*TASK BRIEF:* Extract exactly those lines that lie between the start of the material and the line with "self.tree = tree", including both boundary lines and no others.

*PROVIDED MATERIAL:*
++++++
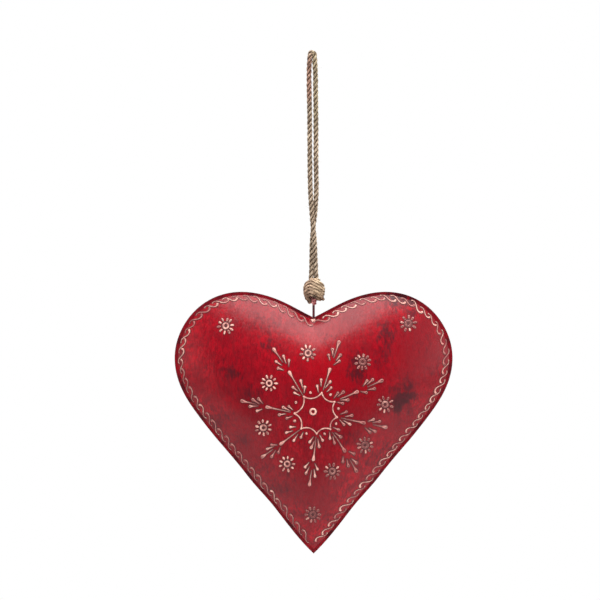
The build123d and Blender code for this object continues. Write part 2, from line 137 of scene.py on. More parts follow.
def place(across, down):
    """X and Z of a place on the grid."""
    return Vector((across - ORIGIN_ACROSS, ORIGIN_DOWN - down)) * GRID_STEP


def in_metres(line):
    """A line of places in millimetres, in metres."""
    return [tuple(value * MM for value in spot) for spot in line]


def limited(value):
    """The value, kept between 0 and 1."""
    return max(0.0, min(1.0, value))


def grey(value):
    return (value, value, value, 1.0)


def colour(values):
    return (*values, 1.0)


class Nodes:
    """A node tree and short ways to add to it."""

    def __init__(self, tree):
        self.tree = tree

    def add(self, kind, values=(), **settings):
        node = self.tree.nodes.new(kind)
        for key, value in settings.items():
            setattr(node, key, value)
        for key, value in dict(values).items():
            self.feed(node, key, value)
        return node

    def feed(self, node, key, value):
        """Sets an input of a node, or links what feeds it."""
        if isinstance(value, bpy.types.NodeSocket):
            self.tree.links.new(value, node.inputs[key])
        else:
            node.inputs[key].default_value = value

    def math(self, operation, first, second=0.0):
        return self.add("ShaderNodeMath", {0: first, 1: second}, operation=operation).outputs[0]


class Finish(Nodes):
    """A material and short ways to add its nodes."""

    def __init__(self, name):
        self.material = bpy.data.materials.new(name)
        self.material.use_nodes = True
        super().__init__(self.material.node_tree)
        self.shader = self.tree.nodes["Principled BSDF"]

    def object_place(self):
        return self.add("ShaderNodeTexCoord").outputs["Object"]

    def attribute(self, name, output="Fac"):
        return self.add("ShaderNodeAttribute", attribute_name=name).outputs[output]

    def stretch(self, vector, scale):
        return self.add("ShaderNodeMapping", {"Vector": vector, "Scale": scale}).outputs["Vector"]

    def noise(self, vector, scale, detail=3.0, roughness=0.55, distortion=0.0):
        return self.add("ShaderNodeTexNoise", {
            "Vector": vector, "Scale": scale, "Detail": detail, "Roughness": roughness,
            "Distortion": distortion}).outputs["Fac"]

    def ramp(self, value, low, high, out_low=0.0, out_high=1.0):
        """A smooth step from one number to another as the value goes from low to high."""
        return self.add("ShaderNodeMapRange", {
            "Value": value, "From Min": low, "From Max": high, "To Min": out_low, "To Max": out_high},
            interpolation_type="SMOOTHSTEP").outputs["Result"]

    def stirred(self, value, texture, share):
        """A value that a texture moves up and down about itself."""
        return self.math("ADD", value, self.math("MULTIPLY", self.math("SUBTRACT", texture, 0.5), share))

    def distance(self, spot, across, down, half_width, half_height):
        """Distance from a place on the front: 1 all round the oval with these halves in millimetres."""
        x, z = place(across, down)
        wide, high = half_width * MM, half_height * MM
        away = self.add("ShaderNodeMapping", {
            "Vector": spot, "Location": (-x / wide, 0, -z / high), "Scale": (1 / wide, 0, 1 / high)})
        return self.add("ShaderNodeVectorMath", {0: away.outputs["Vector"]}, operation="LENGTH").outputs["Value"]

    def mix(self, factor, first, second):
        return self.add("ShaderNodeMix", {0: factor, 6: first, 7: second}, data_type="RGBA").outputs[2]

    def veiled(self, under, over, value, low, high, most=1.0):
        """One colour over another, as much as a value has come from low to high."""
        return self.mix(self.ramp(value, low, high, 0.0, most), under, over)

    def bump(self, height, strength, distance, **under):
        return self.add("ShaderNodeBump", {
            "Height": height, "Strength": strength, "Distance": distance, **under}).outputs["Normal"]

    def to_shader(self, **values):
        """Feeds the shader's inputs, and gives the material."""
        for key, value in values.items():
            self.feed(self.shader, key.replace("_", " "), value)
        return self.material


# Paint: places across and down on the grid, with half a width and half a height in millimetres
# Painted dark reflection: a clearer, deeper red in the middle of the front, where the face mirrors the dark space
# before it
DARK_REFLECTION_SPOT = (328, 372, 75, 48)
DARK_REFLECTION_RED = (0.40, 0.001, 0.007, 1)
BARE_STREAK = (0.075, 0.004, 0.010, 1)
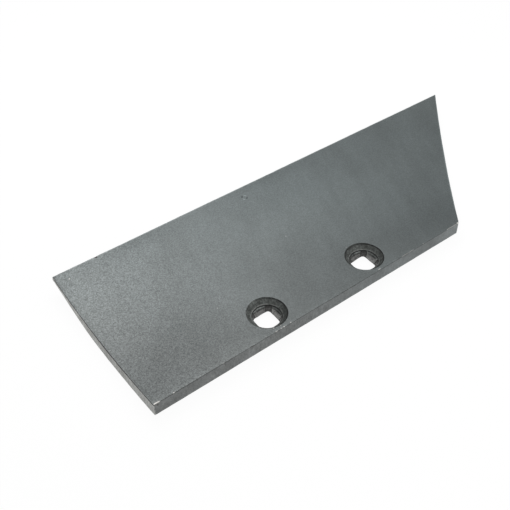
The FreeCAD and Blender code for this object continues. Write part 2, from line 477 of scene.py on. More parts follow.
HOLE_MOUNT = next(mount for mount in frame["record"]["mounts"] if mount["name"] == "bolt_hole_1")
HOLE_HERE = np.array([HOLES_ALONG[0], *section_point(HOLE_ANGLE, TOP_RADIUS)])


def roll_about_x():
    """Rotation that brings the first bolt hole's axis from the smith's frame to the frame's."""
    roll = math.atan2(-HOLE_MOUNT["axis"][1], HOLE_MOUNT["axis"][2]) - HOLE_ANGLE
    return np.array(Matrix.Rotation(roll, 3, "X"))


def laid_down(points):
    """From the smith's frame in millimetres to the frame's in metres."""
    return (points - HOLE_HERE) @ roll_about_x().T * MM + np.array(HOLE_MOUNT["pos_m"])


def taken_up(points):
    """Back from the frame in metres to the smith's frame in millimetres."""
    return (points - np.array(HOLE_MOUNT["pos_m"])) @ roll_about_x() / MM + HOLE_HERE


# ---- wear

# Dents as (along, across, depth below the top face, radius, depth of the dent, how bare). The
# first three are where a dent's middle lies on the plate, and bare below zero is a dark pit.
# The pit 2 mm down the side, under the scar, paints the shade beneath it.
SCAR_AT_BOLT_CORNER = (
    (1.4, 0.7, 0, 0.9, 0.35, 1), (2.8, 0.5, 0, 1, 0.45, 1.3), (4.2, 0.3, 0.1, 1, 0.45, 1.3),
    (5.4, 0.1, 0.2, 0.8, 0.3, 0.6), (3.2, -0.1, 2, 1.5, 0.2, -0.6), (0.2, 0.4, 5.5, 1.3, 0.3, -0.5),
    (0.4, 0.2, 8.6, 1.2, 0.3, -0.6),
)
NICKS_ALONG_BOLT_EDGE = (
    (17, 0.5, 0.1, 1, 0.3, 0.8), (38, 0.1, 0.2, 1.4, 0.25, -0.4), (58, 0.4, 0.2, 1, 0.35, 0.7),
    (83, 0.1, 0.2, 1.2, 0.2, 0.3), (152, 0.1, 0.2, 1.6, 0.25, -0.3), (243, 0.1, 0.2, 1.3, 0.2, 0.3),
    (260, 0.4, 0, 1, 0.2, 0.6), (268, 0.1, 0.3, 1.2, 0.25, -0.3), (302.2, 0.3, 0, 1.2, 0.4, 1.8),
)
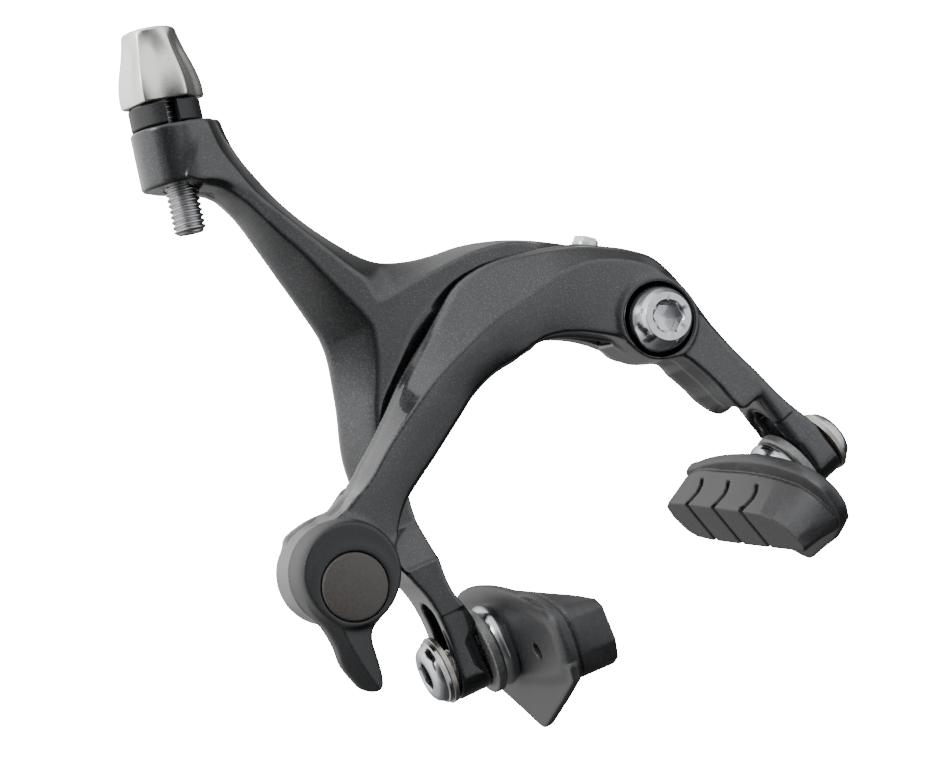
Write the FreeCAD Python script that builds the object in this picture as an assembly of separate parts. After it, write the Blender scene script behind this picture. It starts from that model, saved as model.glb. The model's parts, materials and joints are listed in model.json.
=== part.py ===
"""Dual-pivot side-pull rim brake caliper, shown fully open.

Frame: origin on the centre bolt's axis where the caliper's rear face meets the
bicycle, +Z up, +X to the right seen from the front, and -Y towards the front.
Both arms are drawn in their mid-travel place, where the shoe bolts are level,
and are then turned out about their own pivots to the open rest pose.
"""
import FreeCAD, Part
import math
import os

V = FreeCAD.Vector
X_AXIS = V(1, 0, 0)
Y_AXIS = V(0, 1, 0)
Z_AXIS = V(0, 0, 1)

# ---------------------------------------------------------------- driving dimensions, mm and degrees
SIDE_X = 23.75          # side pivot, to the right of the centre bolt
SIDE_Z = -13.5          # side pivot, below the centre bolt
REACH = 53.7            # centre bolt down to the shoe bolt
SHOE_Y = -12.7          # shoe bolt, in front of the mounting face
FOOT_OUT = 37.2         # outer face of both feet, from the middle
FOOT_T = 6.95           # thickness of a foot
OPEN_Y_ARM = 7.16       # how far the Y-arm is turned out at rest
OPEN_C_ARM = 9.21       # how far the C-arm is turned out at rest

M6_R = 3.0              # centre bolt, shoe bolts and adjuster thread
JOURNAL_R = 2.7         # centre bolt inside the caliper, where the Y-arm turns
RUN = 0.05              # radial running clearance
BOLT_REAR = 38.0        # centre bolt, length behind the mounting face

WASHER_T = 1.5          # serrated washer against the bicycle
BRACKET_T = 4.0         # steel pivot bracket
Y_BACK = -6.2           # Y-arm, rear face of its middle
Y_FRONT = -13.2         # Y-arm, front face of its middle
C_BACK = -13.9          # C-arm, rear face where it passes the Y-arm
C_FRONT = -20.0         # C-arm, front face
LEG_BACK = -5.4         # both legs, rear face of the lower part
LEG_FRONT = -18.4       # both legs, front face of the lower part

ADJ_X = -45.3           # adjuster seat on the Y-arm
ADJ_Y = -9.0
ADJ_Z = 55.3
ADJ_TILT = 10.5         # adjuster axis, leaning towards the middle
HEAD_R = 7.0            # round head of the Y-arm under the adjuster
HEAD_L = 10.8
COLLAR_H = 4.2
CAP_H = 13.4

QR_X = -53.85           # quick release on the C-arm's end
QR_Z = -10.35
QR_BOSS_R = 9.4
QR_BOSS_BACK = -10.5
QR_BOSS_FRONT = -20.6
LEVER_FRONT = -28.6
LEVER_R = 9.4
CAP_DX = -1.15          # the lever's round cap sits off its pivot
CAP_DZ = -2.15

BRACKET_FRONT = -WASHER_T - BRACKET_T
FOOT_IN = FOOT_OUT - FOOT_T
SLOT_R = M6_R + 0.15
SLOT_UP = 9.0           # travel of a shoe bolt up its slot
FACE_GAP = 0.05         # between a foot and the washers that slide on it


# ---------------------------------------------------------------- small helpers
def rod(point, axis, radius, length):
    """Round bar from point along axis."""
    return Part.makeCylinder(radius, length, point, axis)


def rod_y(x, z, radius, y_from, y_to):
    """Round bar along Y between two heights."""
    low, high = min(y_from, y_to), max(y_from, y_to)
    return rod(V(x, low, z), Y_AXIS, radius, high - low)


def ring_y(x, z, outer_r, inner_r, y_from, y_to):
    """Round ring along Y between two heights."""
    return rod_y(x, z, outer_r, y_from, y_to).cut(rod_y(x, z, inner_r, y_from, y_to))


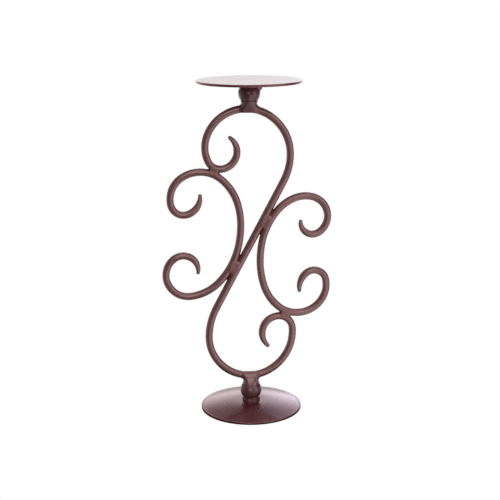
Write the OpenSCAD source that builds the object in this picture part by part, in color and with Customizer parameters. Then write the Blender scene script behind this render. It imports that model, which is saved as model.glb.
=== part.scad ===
++++++
*FULL SOLUTION:*
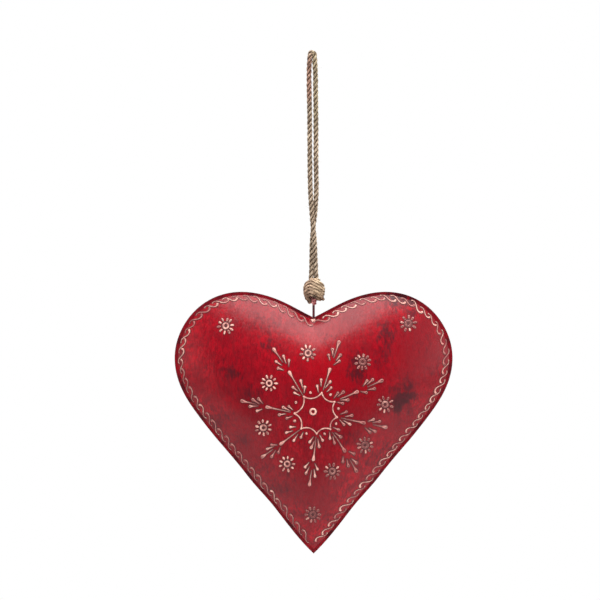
The build123d and Blender code for this object continues. Write part 2, from line 137 of scene.py on. More parts follow.
def place(across, down):
    """X and Z of a place on the grid."""
    return Vector((across - ORIGIN_ACROSS, ORIGIN_DOWN - down)) * GRID_STEP


def in_metres(line):
    """A line of places in millimetres, in metres."""
    return [tuple(value * MM for value in spot) for spot in line]


def limited(value):
    """The value, kept between 0 and 1."""
    return max(0.0, min(1.0, value))


def grey(value):
    return (value, value, value, 1.0)


def colour(values):
    return (*values, 1.0)


class Nodes:
    """A node tree and short ways to add to it."""

    def __init__(self, tree):
        self.tree = tree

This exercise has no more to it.